**Problem requirements:** Starting at the line that contains "filter_ring();" and stopping at the line that contains "obj.data.transform(world)", repeat every line exactly, the two end lines included, and nothing else.

------------------------------------------------------------------------

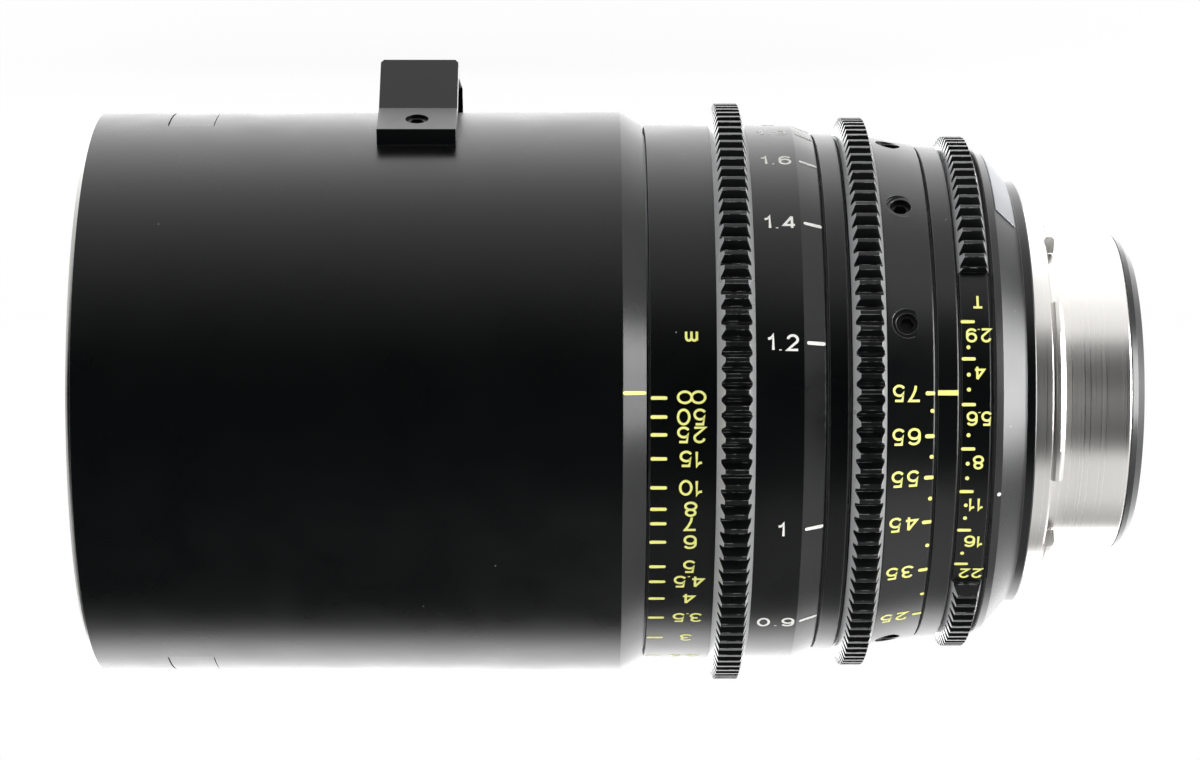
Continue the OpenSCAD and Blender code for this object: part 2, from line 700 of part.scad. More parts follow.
rear_rim_wall = 2.2;
rear_step = 1.7;
rear_element_front = web_front + rear_flange - rear_lip;
rear_element_edge = 6;
last_element_edge = 4;
rear_element_rear = rear_element_front - rear_element_edge;
last_element_rear = rear_cell_rear + rear_seat_len;
last_element_front = last_element_rear + last_element_edge;
module rear_cell()
    color(black) turned([[rear_cell_rear, rear_glass_r], [rear_cell_rear, rear_cell_r], [web_front, rear_cell_r],
        [web_front, iris_chamber_r], [iris_base_rear, iris_chamber_r],
        [iris_base_rear, iris_chamber_r - rear_rim_wall], [web_front + rear_flange, iris_chamber_r - rear_rim_wall],
        [web_front + rear_flange, rear_glass_r - rear_step], [rear_element_front, rear_glass_r - rear_step],
        [rear_element_front, rear_glass_r], [rear_element_rear, rear_glass_r],
        [rear_element_rear, rear_glass_r - rear_step], [last_element_front, rear_glass_r - rear_step],
        [last_element_front, rear_glass_r]]);
rear_bulge = 2.5;
module rear_element() glass(rear_element_rear, rear_element_front, rear_glass_r, rear_bulge, rear_bulge / 2);
module last_element() glass(last_element_rear, last_element_front, rear_glass_r, -rear_bulge / 3, rear_bulge);
module rear_retaining_ring()
    color(black) tube(rear_cell_rear, last_element_rear, rear_glass_r - rear_step, rear_glass_r);

module iris_base()
    color(black) difference() {
        tube(iris_base_rear, iris_base_front, iris_open_r, iris_chamber_r);
        for (k = [0:blade_count - 1])
            across(iris_base_rear - overrun) rotate(k * 360 / blade_count) translate([pivot_r, 0])
                cylinder(h = iris_base_thick + 2 * overrun, r = pin_r + slide_clearance, $fn = hole_fn);
    }

// Focus ring and what turns with it

module focus_ring()
    color(black) turned([[focus_rear, sleeve_bore_r], [focus_rear, focus_rear_r - edge_break],
        [focus_rear + edge_break, focus_rear_r], [focus_rear + focus_cone_len, focus_r],
        [focus_front - edge_break, focus_r], [focus_front, focus_r - edge_break], [focus_front, sleeve_r],
        [sleeve_rear, sleeve_r], [sleeve_rear, sleeve_bore_r]]);

module focus_gear() color(black) ring_gear(focus_teeth, focus_gear_rear, focus_gear_len, focus_r);

module focus_cam_sleeve()
    color(plate_grey) difference() {
        tube(sleeve_rear, sleeve_front, sleeve_bore_r, sleeve_r);
        for (turn = roller_turns)
            winding_slot(focus_roller, focus_travel, turn, focus_throw, slot_r,
                sleeve_bore_r - overrun, sleeve_bore_r + groove_depth);
    }

// The three groups of glass that slide

cell_wall = 3.2;
pin_depth = 2.4;
cell_lip = 1.2;
module group_cell(rear, length, r, roller_station)
    color(black) difference() {
        turned([[rear, r - cell_wall - cell_lip], [rear, r], [rear + length, r], [rear + length, r - cell_wall],
            [rear + cell_lip, r - cell_wall], [rear + cell_lip, r - cell_wall - cell_lip]]);
        for (turn = roller_turns) peg(roller_station, turn, r - pin_depth, r + overrun, roller_head_r);
    }
module rollers(station, r, top)
    color(brass) for (turn = roller_turns) {
        peg(station, turn, r - pin_depth, r, roller_head_r);
        peg(station, turn, r, top, roller_r);
    }

focus_glass_r = focus_cell_r - cell_wall;
focus_glass_rear = focus_cell_rear + cell_lip;
focus_glass_edge = 4.5;
focus_ring_len = 2.4;
focus_bulge = 2;
focus_glass_joint = focus_glass_rear + focus_glass_edge;
focus_glass_front = focus_cell_rear + focus_cell_len - focus_ring_len;
module focus_cell() group_cell(focus_cell_rear, focus_cell_len, focus_cell_r, focus_roller);
module focus_rear_element()
    glass(focus_glass_rear, focus_glass_joint, focus_glass_r, 0, -focus_bulge);
module focus_front_element()
    glass(focus_glass_joint, focus_glass_front, focus_glass_r, focus_bulge, focus_bulge);
module focus_retaining_ring()
    color(black) tube(focus_glass_front, focus_cell_rear + focus_cell_len, focus_glass_r - cell_lip, focus_glass_r);
module focus_rollers() rollers(focus_roller, focus_cell_r, sleeve_bore_r + groove_depth - 2 * seat_clearance);

var_glass_r = zoom_cell_r - cell_wall;
var_glass_rear = var_rear + cell_lip;
var_dish = 2;
module variator_cell() group_cell(var_rear, var_cell_len, zoom_cell_r, var_roller);
module variator_element()
    glass(var_glass_rear, var_rear + var_cell_len - cell_lip, var_glass_r, -var_dish, -var_dish);
module variator_ring()
    color(black) tube(var_rear + var_cell_len - cell_lip, var_rear + var_cell_len, var_glass_r - cell_lip, var_glass_r);
module variator_rollers() rollers(var_roller, zoom_cell_r, cam_r);

comp_bulge = 2;
module compensator_cell() group_cell(comp_rear, comp_cell_len, zoom_cell_r, comp_roller);
module compensator_element()
    glass(comp_rear + cell_lip, comp_rear + comp_cell_len - cell_lip, var_glass_r, comp_bulge / 2, comp_bulge);
module compensator_ring()
    color(black) tube(comp_rear + comp_cell_len - cell_lip, comp_rear + comp_cell_len, var_glass_r - cell_lip, var_glass_r);
module compensator_rollers() rollers(comp_roller, zoom_cell_r, cam_r);

// Zoom ring and what turns with it

module key_block(grow)
    outward(key_rear - grow, key_turn) translate([0, -key_w / 2 - grow, cam_bore_r + seat_clearance])
        cube([key_len + 2 * grow, key_w + 2 * grow, key_top_r - cam_bore_r - seat_clearance]);
module zoom_ring()
    color(black) difference() {
        turned([[zoom_rear, zoom_bore_r], [zoom_rear, zoom_rear_r - edge_break],
            [zoom_rear + edge_break, zoom_rear_r], [zoom_gear_rear - edge_break, zoom_r],
            [zoom_front - edge_break, zoom_r], [zoom_front, zoom_r - edge_break], [zoom_front, zoom_bore_r]]);
        key_block(0);
        for (i = [0:lever_count - 1]) {
            peg(lever_mid, lever_first + i * lever_step, lever_floor_r, zoom_r + overrun, lever_hole_r);
            peg(lever_mid, lever_first + i * lever_step, lever_mouth_floor_r, zoom_r + overrun, lever_hole_mouth_r);
        }
    }

module zoom_gear() color(black) ring_gear(zoom_teeth, zoom_gear_rear, zoom_gear_len, zoom_r);

lever_plug = 1.7;
lever_socket = 2;
module lever_plugs()
    color(black) for (i = [0:lever_count - 1]) difference() {
        peg(lever_mid, lever_first + i * lever_step, lever_floor_r, lever_floor_r + lever_plug, lever_hole_r);
        hex_socket(lever_mid, lever_first + i * lever_step, lever_floor_r + lever_plug / 3,
            lever_floor_r + lever_plug + overrun, lever_socket);
    }

module zoom_key() color(brass) key_block(0);

module zoom_cam_barrel()
    color(plate_grey) difference() {
        tube(cam_room_rear + seat_clearance, cam_room_front - seat_clearance, cam_bore_r, cam_r);
        key_block(0);
        for (turn = roller_turns) {
            winding_slot(var_roller, variator_travel, turn, zoom_throw, slot_r,
                cam_bore_r - overrun, cam_r + overrun);
            winding_slot(comp_roller, -compensator_travel, turn, zoom_throw, slot_r,
                cam_bore_r - overrun, cam_r + overrun);
        }
    }

// Iris ring and what turns with it

iris_side = 0.3;
module iris_ring()
    color(black) difference() {
        union() {
            tube(iris_rear, iris_front, iris_bearing_r + running_clearance, iris_seat_r);
            turned_part(iris_land_from, iris_land_turn,
                [[iris_rear + iris_side, iris_seat_r - iris_side],
                 [iris_rear + iris_side, iris_scale_r - edge_break], [iris_rear + iris_side + edge_break, iris_scale_r],
                 [iris_front - edge_break, iris_scale_r], [iris_front, iris_scale_r - edge_break],
                 [iris_front, iris_seat_r - iris_side]]);
        }
        peg(link_mid, link_turn, iris_bearing_r - overrun, iris_bearing_r + link_reach, link_r);
    }

module iris_gear()
    color(black) difference() {
        ring_gear(iris_teeth, iris_rear, iris_len, iris_seat_r);
        turned_part(iris_land_from, iris_land_turn,
            [[iris_rear - overrun, iris_seat_r - overrun], [iris_rear - overrun, tip_r(iris_teeth) + overrun],
             [iris_front + overrun, tip_r(iris_teeth) + overrun], [iris_front + overrun, iris_seat_r - overrun]]);
    }

module iris_link()
    color(brass) peg(link_mid, link_turn, drive_r - link_reach, iris_bearing_r + link_reach, link_r);

// Where a blade's drive pin stands when the blade has swung in by a share of its swing
drive_r = iris_chamber_r - running_clearance;
function pin_at(share) = let (a = 90 - blade_swing / 2 + blade_swing * share)
    [pivot_r + pin_arm * cos(a), pin_arm * sin(a)];
function turned_by(p, a) = [p[0] * cos(a) - p[1] * sin(a), p[0] * sin(a) + p[1] * cos(a)];
iris_throw = iris_open_turn + iris_close_turn;
function slot_at(share) = turned_by(pin_at(share), iris_open_turn - iris_throw * share);
slot_steps = 12;
slot_spare_share = 0.02;
function slot_share(i) = -slot_spare_share + (1 + 2 * slot_spare_share) * i / slot_steps;
// A point of the slot's wall, at an angle from the way that the pin moves
function slot_wall(share, angle) =
    let (d = slot_at(share + slot_spare_share) - slot_at(share - slot_spare_share), way = atan2(d[1], d[0]) + angle)
    slot_at(share) + (pin_r + pin_clearance) * [cos(way), sin(way)];
module drive_slot()
    polygon(concat([for (i = [0:slot_steps]) slot_wall(slot_share(i), 90)],
        [for (angle = [60:-30:-60]) slot_wall(slot_share(slot_steps), angle)],
        [for (i = [slot_steps:-1:0]) slot_wall(slot_share(i), -90)],
        [for (angle = [-120:-30:-240]) slot_wall(slot_share(0), angle)]));
drive_bore = 21;
module iris_drive_ring()
    color(plate_grey) difference() {
        across(drive_rear) linear_extrude(drive_thick) difference() {
            circle(r = drive_r, $fn = turn_fn);
            circle(r = drive_bore, $fn = turn_fn);
            for (k = [0:blade_count - 1]) rotate(k * 360 / blade_count) drive_slot();
        }
        peg(link_mid, link_turn, drive_r - link_reach, drive_r + overrun, link_r);
    }

blade_from = -5;
blade_to = 86;
blade_eye_r = 1.5;
module blade_outline() {
    polygon(sector(blade_inner_r, blade_outer_r, blade_from, blade_to, blade_arc_steps));
    translate(turned_by([(blade_inner_r + blade_outer_r) / 2, 0], blade_to))
        circle(r = (blade_outer_r - blade_inner_r) / 2, $fn = hole_fn);
    for (p = [[pivot_r, 0], pin_at(0)]) {
        translate(p) circle(r = blade_eye_r, $fn = hole_fn);
        rotate(atan2(p[1], p[0])) translate([blade_outer_r - blade_eye_r, -blade_eye_r])
            square([norm(p) - blade_outer_r + blade_eye_r, 2 * blade_eye_r]);
    }
}
module iris_blade(k) {
    plane = blade_rear + k * blade_pitch;
    color("#2b2c2e") across(0) rotate(k * 360 / blade_count)
        translate([pivot_r, 0]) rotate(blade_rest) translate([-pivot_r, 0]) {
            translate([0, 0, plane]) linear_extrude(blade_thick) blade_outline();
            translate([pivot_r, 0, iris_base_rear + edge_break / 2])
                cylinder(h = plane - iris_base_rear, r = pin_r, $fn = hole_fn);
            translate([pin_at(0)[0], pin_at(0)[1], plane + blade_thick / 2])
                cylinder(h = drive_front - edge_break - plane, r = pin_r, $fn = hole_fn);
        }
}

filter_ring();
front_barrel();
bottom_badge();
top_badge();
support_foot();
foot_screws();
barrel_adapter();
front_retaining_ring();
front_cell();
front_element();
second_element();
front_spacer();
main_tube();
guide_tube();
index_ring();
rear_housing();
serial_plate();
flange_shim();
lens_mount();
mount_screws();
rear_ring();
rear_cell();
rear_element();
last_element();
rear_retaining_ring();
iris_base();
focus_ring();
focus_gear();
focus_cam_sleeve();
focus_cell();
focus_rear_element();
focus_front_element();
focus_retaining_ring();
focus_rollers();
zoom_ring();
zoom_gear();
lever_plugs();
zoom_key();
zoom_cam_barrel();
variator_cell();
variator_element();
variator_ring();
variator_rollers();
compensator_cell();
compensator_element();
compensator_ring();
compensator_rollers();
iris_ring();
iris_gear();
iris_link();
iris_drive_ring();
iris_blade(0);  // iris_blade_1
iris_blade(1);  // iris_blade_2
iris_blade(2);  // iris_blade_3
iris_blade(3);  // iris_blade_4
iris_blade(4);  // iris_blade_5
iris_blade(5);  // iris_blade_6
iris_blade(6);  // iris_blade_7
iris_blade(7);  // iris_blade_8
iris_blade(8);  // iris_blade_9
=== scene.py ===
"""Looks of a cinema zoom lens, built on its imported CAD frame.

The optical axis is X, the front of the lens looks along +X and the support foot
is at -Z. A turn is an angle about +X in degrees: 0 is the side that faces the
camera, at -Y, and 90 is the foot's side. Lengths are in millimetres here and
become metres where a mesh is made.
"""

import json
import logging
import math
from dataclasses import dataclass, field
from enum import Enum

import bmesh
import bpy
from bmesh.types import BMesh, BMVert
from bpy.types import ID, Material, Mesh, Node, NodeSocket, NodeTree, Object
from mathutils import Matrix, Vector

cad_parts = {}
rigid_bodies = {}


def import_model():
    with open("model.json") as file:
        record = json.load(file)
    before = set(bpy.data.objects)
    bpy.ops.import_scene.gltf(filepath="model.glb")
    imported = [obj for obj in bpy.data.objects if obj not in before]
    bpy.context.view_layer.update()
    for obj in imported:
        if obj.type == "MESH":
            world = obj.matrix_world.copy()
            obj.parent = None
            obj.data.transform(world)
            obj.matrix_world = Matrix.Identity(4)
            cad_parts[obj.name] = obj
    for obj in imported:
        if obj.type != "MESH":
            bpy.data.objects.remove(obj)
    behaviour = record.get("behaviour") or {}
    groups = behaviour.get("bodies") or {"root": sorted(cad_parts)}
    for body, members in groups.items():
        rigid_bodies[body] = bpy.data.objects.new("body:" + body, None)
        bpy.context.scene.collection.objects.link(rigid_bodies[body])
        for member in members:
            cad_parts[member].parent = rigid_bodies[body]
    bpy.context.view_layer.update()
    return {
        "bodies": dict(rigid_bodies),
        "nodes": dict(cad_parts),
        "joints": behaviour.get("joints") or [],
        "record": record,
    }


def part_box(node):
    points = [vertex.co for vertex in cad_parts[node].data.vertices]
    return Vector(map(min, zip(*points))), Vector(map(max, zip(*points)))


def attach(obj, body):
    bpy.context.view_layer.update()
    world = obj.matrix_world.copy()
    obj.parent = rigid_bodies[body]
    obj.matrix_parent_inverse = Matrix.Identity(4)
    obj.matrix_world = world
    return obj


LOG = logging.getLogger("lens")
MM = 0.001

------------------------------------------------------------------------

**Answer to this exercise:**
filter_ring();
front_barrel();
bottom_badge();
top_badge();
support_foot();
foot_screws();
barrel_adapter();
front_retaining_ring();
front_cell();
front_element();
second_element();
front_spacer();
main_tube();
guide_tube();
index_ring();
rear_housing();
serial_plate();
flange_shim();
lens_mount();
mount_screws();
rear_ring();
rear_cell();
rear_element();
last_element();
rear_retaining_ring();
iris_base();
focus_ring();
focus_gear();
focus_cam_sleeve();
focus_cell();
focus_rear_element();
focus_front_element();
focus_retaining_ring();
focus_rollers();
zoom_ring();
zoom_gear();
lever_plugs();
zoom_key();
zoom_cam_barrel();
variator_cell();
variator_element();
variator_ring();
variator_rollers();
compensator_cell();
compensator_element();
compensator_ring();
compensator_rollers();
iris_ring();
iris_gear();
iris_link();
iris_drive_ring();
iris_blade(0);  // iris_blade_1
iris_blade(1);  // iris_blade_2
iris_blade(2);  // iris_blade_3
iris_blade(3);  // iris_blade_4
iris_blade(4);  // iris_blade_5
iris_blade(5);  // iris_blade_6
iris_blade(6);  // iris_blade_7
iris_blade(7);  // iris_blade_8
iris_blade(8);  // iris_blade_9
=== scene.py ===
"""Looks of a cinema zoom lens, built on its imported CAD frame.

The optical axis is X, the front of the lens looks along +X and the support foot
is at -Z. A turn is an angle about +X in degrees: 0 is the side that faces the
camera, at -Y, and 90 is the foot's side. Lengths are in millimetres here and
become metres where a mesh is made.
"""

import json
import logging
import math
from dataclasses import dataclass, field
from enum import Enum

import bmesh
import bpy
from bmesh.types import BMesh, BMVert
from bpy.types import ID, Material, Mesh, Node, NodeSocket, NodeTree, Object
from mathutils import Matrix, Vector

cad_parts = {}
rigid_bodies = {}


def import_model():
    with open("model.json") as file:
        record = json.load(file)
    before = set(bpy.data.objects)
    bpy.ops.import_scene.gltf(filepath="model.glb")
    imported = [obj for obj in bpy.data.objects if obj not in before]
    bpy.context.view_layer.update()
    for obj in imported:
        if obj.type == "MESH":
            world = obj.matrix_world.copy()
            obj.parent = None
            obj.data.transform(world)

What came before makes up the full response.